The top panel shows the optimal policy from VFI for reference.

ts_length = 200
n_snaps = len(snap_steps)
fig, axes = plt.subplots(n_snaps + 1, 1, figsize=(8, 2.0 * (n_snaps + 1)),
                         sharex=True)

X_init = K // 2
sim_seed = 5678

# Optimal policy
X_opt = sim_inventories(ts_length, σ_star, model.p, X_init, seed=sim_seed)
axes[0].plot(X_opt, alpha=0.7)
axes[0].set_ylabel("inventory")
axes[0].set_title("Optimal (VFI)")
axes[0].set_ylim(0, K + 2)

# Q-learning snapshots
for i in range(n_snaps):
    σ_snap = snapshots[i]
    X = sim_inventories(ts_length, σ_snap, model.p, X_init, seed=sim_seed)
    axes[i + 1].plot(X, alpha=0.7)
    axes[i + 1].set_ylabel("inventory")
    axes[i + 1].set_title(f"Step {snap_steps[i]:,}")
    axes[i + 1].set_ylim(0, K + 2)

axes[-1].set_xlabel(r"$t$")
plt.tight_layout()
plt.show()
_images/062d159d15289acf275e567d6f0e2bef39191d98985e33ab20478ecfaab757c4.png

After 10,000 steps, the agent has barely explored and its policy is erratic.

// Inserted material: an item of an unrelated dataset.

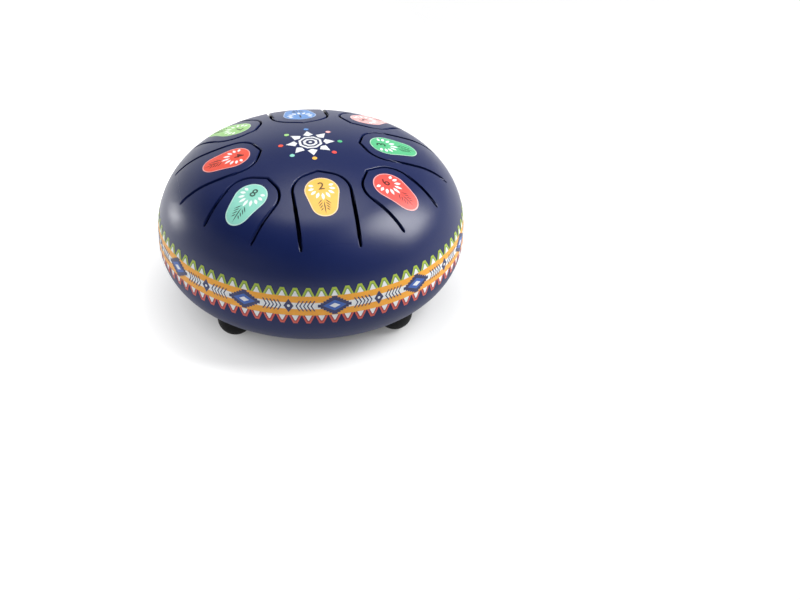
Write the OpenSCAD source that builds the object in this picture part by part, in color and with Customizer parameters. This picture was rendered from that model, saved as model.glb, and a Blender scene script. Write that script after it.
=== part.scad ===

By 1,000,000 steps the learned policy begins to resemble the optimal one, and by step 20 million the inventory dynamics are nearly indistinguishable from the VFI solution.

Note that the converged policy maintains lower inventory levels than in the risk-neutral case (compare with Inventory Management via Q-Learning), consistent with the mechanism discussed above: a risk-sensitive agent caps its exposure to demand variance by holding less stock.

53.6. Conclusion#

We extended the inventory management problem from Inventory Management via Q-Learning to incorporate risk sensitivity via the certainty equivalent operator \(\psi^{-1}(\mathbb{E}[\psi(\cdot)])\) with \(\psi(t) = \exp(-\gamma t)\).

Value function iteration confirms that risk-sensitive firms order less aggressively, preferring predictable profits over higher but more volatile returns.

We then showed that Q-learning can be adapted to the risk-sensitive setting by working with the transformed Q-factor \(q(x,a) = \mathbb{E}[\exp(-\gamma(\pi + \beta v^*))]\).

The resulting update rule replaces addition with multiplication and max with min, but retains the key property of model-free learning: the agent needs only to observe states, actions, and profits.